I. Short-Term Change in Community Structure
II. Successional Change in Community Structure
A. Patterns of Succession
B. Factors Affecting Succession
C. Models of Succession
IV. Diversity versus Stability
A. Components of Stability
B. Stability of Community Variables
COMMUNITY STRUCTURE CHANGES THROUGH TIME AS SPECIES abundances change, altering the network of interactions. Short-term (e.g., seasonal or annual) changes in community structure represent responses to environmental changes that favor some species or affect interaction strength (see Chapter 8). Longer-term (e.g., successional) changes in community structure often reflect relatively predictable trends during community development on newly available or disturbed sites. Finally, changes in community structure over evolutionary time reflect responses to long-term trends in environmental conditions.
Among the major environmental issues facing governments worldwide is the effect of anthropogenic activities (e.g., altered atmospheric or aquatic chemistry, land use, species redistribution) on the composition of natural communities and the ecosystem services they provide to humans. How might changes in community structure affect epidemiology of human diseases? How stable is community structure, and how sensitive are communities and ecosystems to changes in species composition? Our perception of communities as self-organizing entities or random assemblages has significant implications for our sensitivity to species loss and our approach to management of ecosystem resources.
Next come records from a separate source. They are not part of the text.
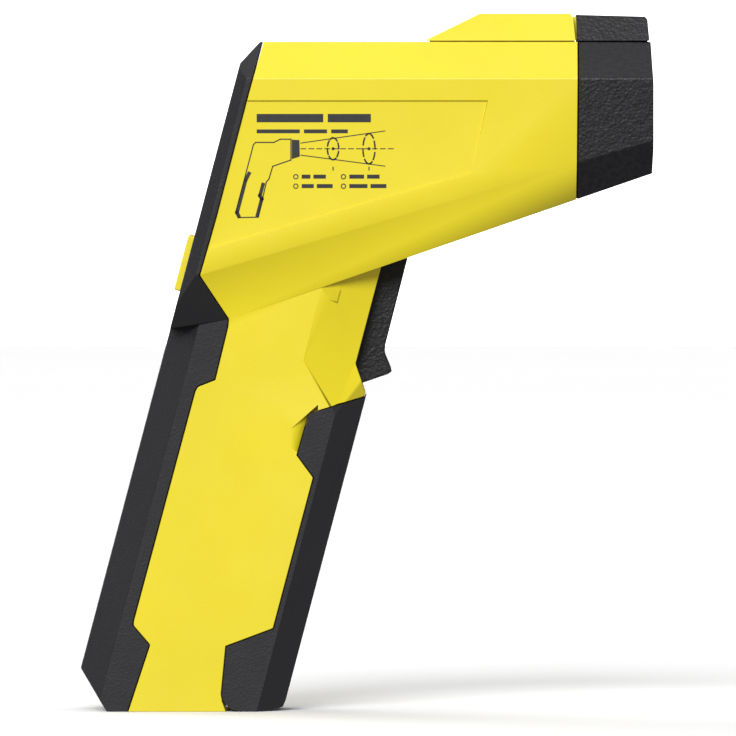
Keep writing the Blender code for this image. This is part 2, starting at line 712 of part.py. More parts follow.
def trigger_spring():
    turns, per_turn, radius = 6, 12, 2.0
    start, length = -38.2, 7.4
    points = []
    for i in range(turns * per_turn + 1):
        angle = 2.0 * math.pi * i / per_turn
        v = start + length * i / (turns * per_turn)
        points.append(grip_place(93.6 + radius * math.cos(angle), radius * math.sin(angle), v))
    finish(wire("trigger_spring", points, 0.28, straight=True), "steel")


# ---------------------------------------------------------------- battery and its door

BATTERY_U = (12.2, 58.7)
BATTERY_HALF = 13.25
BATTERY_V = (-45.7, -28.2)
TRAY_U = (10.2, 69.0)
TRAY_V = (-47.5, -29.4)
DOOR_PIN_RADIUS = 1.0
EAR_RADIUS = 2.2


def battery_tray():
    tray = grip_box("battery_tray", TRAY_U, (-15.0, 15.0), TRAY_V)
    inner = BATTERY_HALF + GAP
    cut(tray, grip_box("tray_inside", (BATTERY_U[0] - GAP, 90.0), (-inner, inner),
                       (BATTERY_V[0] - GAP, 0.0)))
    x, z = DOOR_PIVOT
    ear = [(x - EAR_RADIUS, 20.3), (x + EAR_RADIUS, 20.3)]
    ear += arc(DOOR_PIVOT, EAR_RADIUS, 0.0, -180.0, 7)
    for side in (-1.0, 1.0):
        low, high = sorted((side * 9.5, side * 12.5))
        join(tray, plate("ear", ear, low, high))
    cut(tray, rod("ear_hole", DOOR_PIN_RADIUS + GAP, (x, -14.0, z), (x, 14.0, z), SMALL_ROUND))
    finish(tray, "black_abs")
    pin = rod("door_hinge_pin", DOOR_PIN_RADIUS, (x, -16.2, z), (x, 16.2, z), SMALL_ROUND)
    finish(pin, "steel", smooth=True)


def battery():
    middle_v = (BATTERY_V[0] + BATTERY_V[1]) / 2.0
    cell = grip_box("battery", BATTERY_U, (-BATTERY_HALF, BATTERY_HALF), BATTERY_V)
    top = BATTERY_U[1]
    snap = grip_box("battery_snap", (top + GAP, top + 5.0), (-12.6, 12.6), (middle_v - 7.0, middle_v + 7.0))
    for side, radius in ((-1.0, 2.8), (1.0, 3.4)):
        y = side * 6.35
        join(cell, rod("terminal", radius, grip_place(top - 1.0, y, middle_v),
                       grip_place(top + 2.6, y, middle_v), 16))
        cut(snap, rod("socket", radius + GAP, grip_place(top - 1.0, y, middle_v),
                      grip_place(top + 3.0, y, middle_v), 16))
    finish(cell, "battery_wrap")
    finish(snap, "black_abs")


def leads():
    for name, y, colour in (("red_lead", 5.0, "red_wire"), ("black_lead", -5.0, "black_wire")):
        route = [
            grip_place(BATTERY_U[1] + 5.5, y, -37.0), grip_place(71.0, y, -38.0),
            grip_place(80.0, y * 0.8, -47.0), grip_place(86.0, y * 0.5, -58.0),
            grip_place(94.0, y * 0.4, -65.0), grip_place(98.0, y * 0.4, BOARD_V[1] + GAP + 0.1),
        ]
        finish(wire(name, route, 0.6), colour)


def sensor_ribbon():
    """Flat cable from the sensor board back to the main board, 0.4 thick."""
    half = 0.2
    back = grip_point(140.0, BOARD_V[1])[0] + 0.7
    low, high = 140.0, 152.0
    outline = [(back, high + half), (-5.0, low + half), (11.6, low + half + 9.0),
               (11.6, low - half + 8.6), (-5.0, low - half), (back, high - half)]
    finish(plate("sensor_ribbon", outline, -12.0, -4.0), "silicone")


def housing_screws():
    for index, ((x, z), _, seat_y) in enumerate(BOSSES):
        head_height = 1.9
        head = rod("housing_screw_" + str(index + 1), HEAD_RADIUS, (x, seat_y + GAP, z),
                   (x, seat_y + GAP + head_height, z), 16)
        join(head, rod("shank", SHANK_RADIUS, (x, GAP + 5.0 - seat_y, z), (x, seat_y + 1.0, z),
                       SMALL_ROUND))
        top = seat_y + GAP + head_height
        for half_x, half_z in ((1.2, 0.28), (0.28, 1.2)):
            cut(head, box("drive", (x - half_x, top - 0.9, z - half_z), (x + half_x, top + 1.0, z + half_z)))
        finish(head, "steel")


# ---------------------------------------------------------------- assembly

housing_half("housing_right", -1.0)
housing_half("housing_left", 1.0)
back_cover()
nose_cap()
laser_hood()
laser_cap()
laser_parts()
optics()
display()
main_board()
keys()
trigger()
switch()
trigger_spring()
battery_tray()
battery()
leads()
sensor_ribbon()
battery_door()
housing_screws()
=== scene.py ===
import math

import bmesh
import bpy
from mathutils import Matrix, Vector


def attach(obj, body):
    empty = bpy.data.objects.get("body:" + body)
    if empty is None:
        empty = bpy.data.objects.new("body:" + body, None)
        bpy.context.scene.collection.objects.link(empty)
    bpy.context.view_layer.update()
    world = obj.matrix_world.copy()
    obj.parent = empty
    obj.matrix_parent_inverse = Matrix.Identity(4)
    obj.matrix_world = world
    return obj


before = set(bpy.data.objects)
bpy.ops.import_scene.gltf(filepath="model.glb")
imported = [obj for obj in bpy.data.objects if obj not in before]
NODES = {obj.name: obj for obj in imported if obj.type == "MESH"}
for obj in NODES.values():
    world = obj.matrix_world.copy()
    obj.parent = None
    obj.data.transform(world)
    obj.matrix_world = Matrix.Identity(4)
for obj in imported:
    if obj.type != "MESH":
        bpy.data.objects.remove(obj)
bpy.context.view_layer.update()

MM = 0.001

# The grip's own frame, in millimetres: u runs up the leaning grip and v across it, back to front.
TILT = math.radians(14.8)
LCD_FACE = -73.8          # v of the glass that the digits lie on
KEY_FACE = -78.05         # v of the keys' outer faces
KEY_MIDDLE = 102.5        # u of the keys' middles
DISPLAY_MIDDLE = 132.5    # u of the display's middle
INK = 0.05                # thickness of print
BITE = 0.03               # depth that a thin piece is sunk into what it lies on
LABEL_DEPTH = 0.6         # depth of the label's recess in the right side


def head_side(x):
    """Half width of the head's side at x, in millimetres."""
    return 25.0 - 2.5 * (x + 44.0) / 119.8


def grip_place(u, y, v):
    return Vector((u * math.sin(TILT) + v * math.cos(TILT), y,
                   u * math.cos(TILT) - v * math.sin(TILT)))


# ---------------------------------------------------------------- materials

class Look:
    """A node material that is built up link by link round one Principled shader."""

    def __init__(self, name, colour, roughness, metallic=0.0, **fixed):
        self.material = bpy.data.materials.new(name)
        self.material.use_nodes = True
        self.tree = self.material.node_tree
        self.shader = self.tree.nodes["Principled BSDF"]
        self.shader.inputs["Base Color"].default_value = (*colour, 1.0)
        self.shader.inputs["Roughness"].default_value = roughness
        self.shader.inputs["Metallic"].default_value = metallic
        for socket, value in fixed.items():
            self.shader.inputs[socket.replace("_", " ")].default_value = value
        self.colour = colour
        self.roughness = roughness
        self.place = self.tree.nodes.new("ShaderNodeTexCoord").outputs["Object"]

    def link(self, out, into):
        self.tree.links.new(out, into)

    def noise(self, size_mm, detail=2.0, rough=0.5, squash=(1.0, 1.0, 1.0)):
        """Noise with features of about size_mm, stretched along an axis where squash is small."""
        node = self.tree.nodes.new("ShaderNodeTexNoise")
        node.inputs["Scale"].default_value = 1.0 / (size_mm * MM)
        node.inputs["Detail"].default_value = detail
        node.inputs["Roughness"].default_value = rough
        self.link(self.mapped(squash), node.inputs["Vector"])
        return node.outputs["Fac"]

    def cells(self, size_mm):
        """Pebbled cells, as a spark-eroded mould leaves them."""
        node = self.tree.nodes.new("ShaderNodeTexVoronoi")
        node.feature = "SMOOTH_F1"
        node.inputs["Scale"].default_value = 1.0 / (size_mm * MM)
        node.inputs["Smoothness"].default_value = 0.6
        self.link(self.place, node.inputs["Vector"])
        return node.outputs["Distance"]

    def mapped(self, squash):
        if squash == (1.0, 1.0, 1.0):
            return self.place
        node = self.tree.nodes.new("ShaderNodeMapping")
        node.inputs["Rotation"].default_value = (0.0, -TILT, 0.0)
        node.inputs["Scale"].default_value = squash
        self.link(self.place, node.inputs["Vector"])
        return node.outputs["Vector"]

    def ranged(self, value, low, high, from_low=0.3, from_high=0.7):
        node = self.tree.nodes.new("ShaderNodeMapRange")
        node.inputs["From Min"].default_value = from_low
        node.inputs["From Max"].default_value = from_high
        node.inputs["To Min"].default_value = low
        node.inputs["To Max"].default_value = high
        self.link(value, node.inputs["Value"])
        return node.outputs["Result"]

    def blended(self, value, first, second):
        """The colour that goes from first to second as value goes from 0 to 1."""
        node = self.tree.nodes.new("ShaderNodeMix")
        node.data_type = "RGBA"
        for socket, colour in (("A", first), ("B", second)):
            chosen = [item for item in node.inputs
                      if item.name == socket and item.type == "RGBA"][0]
            if isinstance(colour, bpy.types.NodeSocket):
                self.link(colour, chosen)
            else:
                chosen.default_value = (*colour, 1.0)
        self.link(value, node.inputs["Factor"])
        return [item for item in node.outputs if item.type == "RGBA"][0]

    def mottled(self, size_mm, amount, **noise):
        """Colour that drifts by amount either way, with features of size_mm."""
        drift = self.ranged(self.noise(size_mm, **noise), 0.0, 1.0)
        dark = [channel * (1.0 - amount) for channel in self.colour]
        light = [min(1.0, channel * (1.0 + amount)) for channel in self.colour]
        return self.blended(drift, dark, light)

    def paint(self, colour):
        self.link(colour, self.shader.inputs["Base Color"])

    def worn_and_sheen(self, colour, rub, amount):
        """Edges painted towards the colour rub, uneven along their length: rubbed wear, and on the
        soft-touch rubber also painted sheen.
        """
        geometry = self.tree.nodes.new("ShaderNodeNewGeometry")
        edge = self.ranged(geometry.outputs["Pointiness"], 0.0, amount, 0.53, 0.62)
        product = self.tree.nodes.new("ShaderNodeMath")
        product.operation = "MULTIPLY"
        self.link(edge, product.inputs[0])
        self.link(self.ranged(self.noise(6.0, 3.0), 0.3, 1.0), product.inputs[1])
        return self.blended(product.outputs["Value"], colour, rub)

    def polish(self, value, spread):
        """Roughness that drifts by spread either way."""
        self.link(self.ranged(value, self.roughness - spread, self.roughness + spread),
                  self.shader.inputs["Roughness"])

    def bumped(self, *layers):
        """Surface relief from (height, strength, depth in millimetres) layers."""
        normal = None
        for height, strength, depth in layers:
            node = self.tree.nodes.new("ShaderNodeBump")
            node.inputs["Strength"].default_value = strength
            node.inputs["Distance"].default_value = depth * MM
            self.link(height, node.inputs["Height"])
            if normal is not None:
                self.link(normal, node.inputs["Normal"])
            normal = node.outputs["Normal"]
        self.link(normal, self.shader.inputs["Normal"])


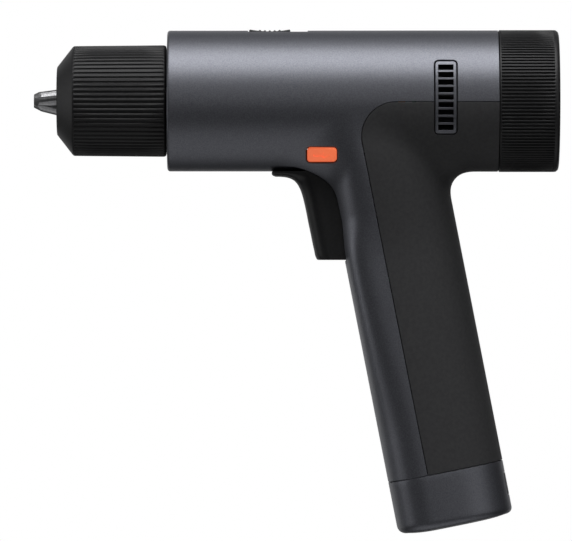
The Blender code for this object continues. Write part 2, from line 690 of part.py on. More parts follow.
def make_battery(palette):
    """The pack that slides into the handle: foot, sleeve, three cells and its contacts."""
    grey, black = palette["grey"], palette["black"]
    foot_loops = [handle_loop(down, inset) for down, inset in (
        (SEAM_DOWN + 0.1, 0.0), (156.6, 0.0), (158.2, 0.9), (BASE_DOWN, BASE_INSET),
        (BASE_DOWN + BASE_CROWN, 9.0),
    )]
    foot = loft("battery_foot", foot_loops, grey)
    board_pocket = loft("pocket", [handle_loop(down, 5.5, 4) for down in (SEAM_DOWN - 5, 153.0)], grey)
    cut(foot, board_pocket)
    sleeve = loft("battery_sleeve", [handle_loop(down, 2.95) for down in (79.0, SEAM_DOWN - 0.3)], black)
    cut(sleeve, loft("sleeve_space", [handle_loop(down, 3.75) for down in (80.6, SEAM_DOWN + 5)], black))
    middle = (WIDEST_AT - 0.5) * HANDLE_DEPTH + 1.0
    places = ((middle, -8.25), (middle, 8.25), (middle + 14.6, 0.0))
    for number, (back, side) in enumerate(places, 1):
        top, bottom = on_handle(84.0, back, side), on_handle(134.0, back, side)
        rod(f"battery_cell_{number}", top, bottom, 8.1, palette["cell"], 24)
    loft("battery_board", [handle_loop(down, 6.2, 4) for down in (135.2, 136.8)], palette["board"])
    contact_back, contact_sides = 10.0, (-6, 0, 6)
    inner = palette["inner"]
    terminals = loft("terminal_block", [handle_loop(down, 3.4, 4) for down in (71.0, 78.6)], inner)
    for side in contact_sides:
        slot = [on_handle(down, contact_back, side) for down in (77, 82)]
        cut(sleeve, rod("contact_slot", *slot, 1.2, black, 8))
        pin = [on_handle(down, contact_back, side) for down in (78.0, 80.2)]
        join(terminals, rod("pin", *pin, 0.8, inner, 8))
    loft("control_board", [handle_loop(down, 3.4, 4) for down in (65.0, 66.6)], palette["board"])
    key = key_block("battery_release", 0.0, (18.0, 30.0), black)
    keep(key, loft("flush_limit", [handle_loop(down, 0.05) for down in (140.0, 156.0)], black))
    cut(foot, key_block("release_hole", 0.3, (15.0, 30.0), grey))


# ---------------------------------------------------------------- placing

# Origins of the moving pieces, in the design frame
PIVOTS = {
    "direction_button": (107.0, 0, -20.0),
    "trigger": (100.5, 0, -41.4),
    "speed_selector": (87.1, 0, BARREL_RADIUS),
}


def pivot_of(name):
    """Where a piece's origin belongs: on its joint's axis, or on the handle's line for the battery."""
    if name in PIVOTS:
        return Vector(PIVOTS[name])
    stage, _, rest = name.partition("_planet_")
    if rest:
        start = 67.4 if stage == "second" else 81.4
        return Vector((start, *planet_centre(PLANET_ANGLES[int(rest) - 1])))
    if name.startswith("battery"):
        return on_handle(SEAM_DOWN, 0)
    if name.startswith("chuck_jaw"):
        return Vector((0, 0, 0))
    return Vector((87.0, 0, 0))


def place_pieces():
    """Scales each mesh to metres, sets its origin and gives round pieces smooth shading."""
    for piece in list(bpy.context.scene.objects):
        pivot = pivot_of(piece.name)
        piece.data.transform(Matrix.Diagonal((MM, MM, MM, 1)) @ Matrix.Translation(-pivot))
        piece.location = (TO_WORLD @ pivot) * MM
        piece.data.shade_smooth()
        piece.data.set_sharp_from_angle(angle=math.radians(32))


def main():
    for leftover in list(bpy.data.objects):
        bpy.data.objects.remove(leftover, do_unlink=True)
    palette = make_palette()
    make_casing(palette)
    make_front_ring(palette)
    make_vents(palette)
    make_chuck(palette)
    make_gearbox(palette)
    make_selector(palette)
    make_motor(palette)
    make_back_end(palette)
    make_trigger(palette)
    make_direction_button(palette)
    make_battery(palette)
    place_pieces()


main()
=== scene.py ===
"""Looks of the cordless drill driver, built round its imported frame.

Shapes are worked out in millimetres in a design frame: X along the barrel from the jaw tips, Y across
the tool and Z up from the barrel's axis. The left side is the one with negative Y, and right-hand
pieces are its mirror image. Every outer skin of the casing follows one smooth surface, which blends
the barrel into the slanted handle; a piece of skin is bounded by edges that lie on that surface.
"""

import json
import math

import bmesh
import bpy
import numpy as np
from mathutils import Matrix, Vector
from mathutils.geometry import delaunay_2d_cdt


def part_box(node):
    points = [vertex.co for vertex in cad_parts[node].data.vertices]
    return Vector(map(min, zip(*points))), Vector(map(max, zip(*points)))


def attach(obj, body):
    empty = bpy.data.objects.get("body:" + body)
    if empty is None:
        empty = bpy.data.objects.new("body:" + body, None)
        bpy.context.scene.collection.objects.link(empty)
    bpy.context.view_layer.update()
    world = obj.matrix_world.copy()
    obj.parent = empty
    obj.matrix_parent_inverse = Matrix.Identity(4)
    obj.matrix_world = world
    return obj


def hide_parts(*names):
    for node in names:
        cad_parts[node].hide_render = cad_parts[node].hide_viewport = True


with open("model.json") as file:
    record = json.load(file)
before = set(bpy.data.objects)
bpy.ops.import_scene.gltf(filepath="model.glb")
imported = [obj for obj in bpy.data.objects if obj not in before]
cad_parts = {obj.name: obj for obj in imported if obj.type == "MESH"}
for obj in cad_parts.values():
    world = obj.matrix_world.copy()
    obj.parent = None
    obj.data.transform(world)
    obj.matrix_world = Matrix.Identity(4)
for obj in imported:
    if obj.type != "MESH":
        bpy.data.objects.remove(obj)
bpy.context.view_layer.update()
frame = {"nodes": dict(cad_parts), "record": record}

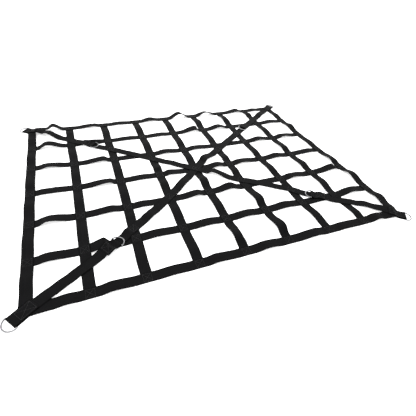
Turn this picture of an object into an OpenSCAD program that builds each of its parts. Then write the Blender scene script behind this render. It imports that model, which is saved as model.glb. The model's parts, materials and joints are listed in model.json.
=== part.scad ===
// Cargo net of flat webbing: a rectangular grid of straps with two corner-to-corner
// diagonals, folded corner tabs and eight D-rings.  It lies loosely on the ground.
// The near edge runs along +X and the far edge is at +Y.
// The origin is at the middle of the net, on the ground under it.

/* [Webbing] */
// Width of every strap of the net
strap_w = 45; // [40:1:46]
// Thickness of one layer of webbing
web_t = 1.6; // [1.2:0.1:2]
// Width of the folded corner tabs and ring loops
tab_w = 50; // [47:1:50]

/* [Net] */
// Centre distance of neighbouring straps
cell = 204; // [200:1:220]
// Height of the low wave that a strap makes between its crossings
low_wave = 4; // [0:0.5:5]
// How far the lower diagonal has slipped sideways in the near half of the net
slip = 36; // [0:1:36]
// Box of stitching: how far it keeps from the strap's edges
stitch_inset = 6; // [4:1:9]

/* [Rings] */
// Diameter of the ring wire
wire_d = 5; // [4:0.5:6]
// Opening of a D-ring along its straight bar
ring_open_w = 52; // [52:1:56]
// How far a corner ring's bar stands out from the corner crossing
corner_reach = 48; // [48:1:60]
// Usual distance from a corner crossing to the bar of the ring on the diagonal
inner_ring_at = 402; // [398:1:406]
// Length of the ring loop that is sewn to a diagonal
loop_len = 70; // [60:1:80]

/* [Hidden] */
cells_x = 8;
cells_y = 6;
half_w = strap_w / 2;
net_x = cells_x * cell;
net_y = cells_y * cell;
diagonal_len = norm([net_x, net_y]);
diagonal_angle = atan2(net_y, net_x);

// Half lengths of the flat places where one strap lies across another
flat_square = half_w + 1;
flat_over_row = half_w / sin(diagonal_angle) + half_w / tan(diagonal_angle) + 9;
flat_over_column = half_w / cos(diagonal_angle) + half_w * tan(diagonal_angle) + 8;
flat_side_corner = 46;
flat_long_corner = 72;
flat_diagonal_end = 90;
flat_loop_seat = 45;
flat_diagonals_cross = 33;

// A strap steps down over this length from one number of layers to another.
// Gaps between flats that are shorter than wave_gap_min make no wave.
step_ramp = 15;
wave_gap_min = 40;
wave_gap_full = 120;
facet = 26;

// Where straps end short of the outer edge, and where a diagonal ends beyond the crossing
end_inset = 3;
diagonal_overrun = 15;

// The far border stands up in tall waves.
// Each is [height of its crest, place of the crest from 0 to 1 along its gap].
far_border_waves = [
    [30, 0.4], [10, 0.8], [5, 0.5], [11, 0.5], [35, 0.5], [26, 0.4], [14, 0.8], [6, 0.5]
];
low_waves = [for (i = [1 : cells_x]) [low_wave, 0.5]];

// Sideways slip of a diagonal at the middle of its left half and of its right half
lower_slips = [-slip, 4];
upper_slips = [0, 0];

// Each ring loop is sewn on by hand, a little nearer to its corner or further from it
ring_shifts = [-18, 0, 2, 16];

// Ring and fold
wire_r = wire_d / 2;
ring_r = ring_open_w / 2 + wire_r;
wrap_gap = 0.3;
wrap_inner_r = wire_r + wrap_gap;
wrap_outer_r = wrap_inner_r + web_t;
corner_bar_z = wrap_outer_r;
loop_z = 3 * web_t;
inner_bar_z = loop_z + wrap_outer_r;
corner_droop = asin((corner_bar_z - wire_r - 0.1) / ring_r);
inner_droop = asin((inner_bar_z - loop_z - wire_r - wrap_gap) / ring_r);
tab_sewn = 36;
tab_flat_end = 32;
fold_rise = 22;

// Stitching
thread_w = 1.4;
thread_h = 0.4;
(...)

As with population dynamics, study of changes in community structure requires long periods of observation. Few studies have continued over sufficiently long time periods to evaluate many of the factors presumed to affect community structure. However, paleoecological evidence and studies of community recovery following disturbance have provided useful data. Research on factors affecting community structure over a range of temporal scales can enhance understanding of the degree of stability in community structure and anticipation of responses to environmental changes.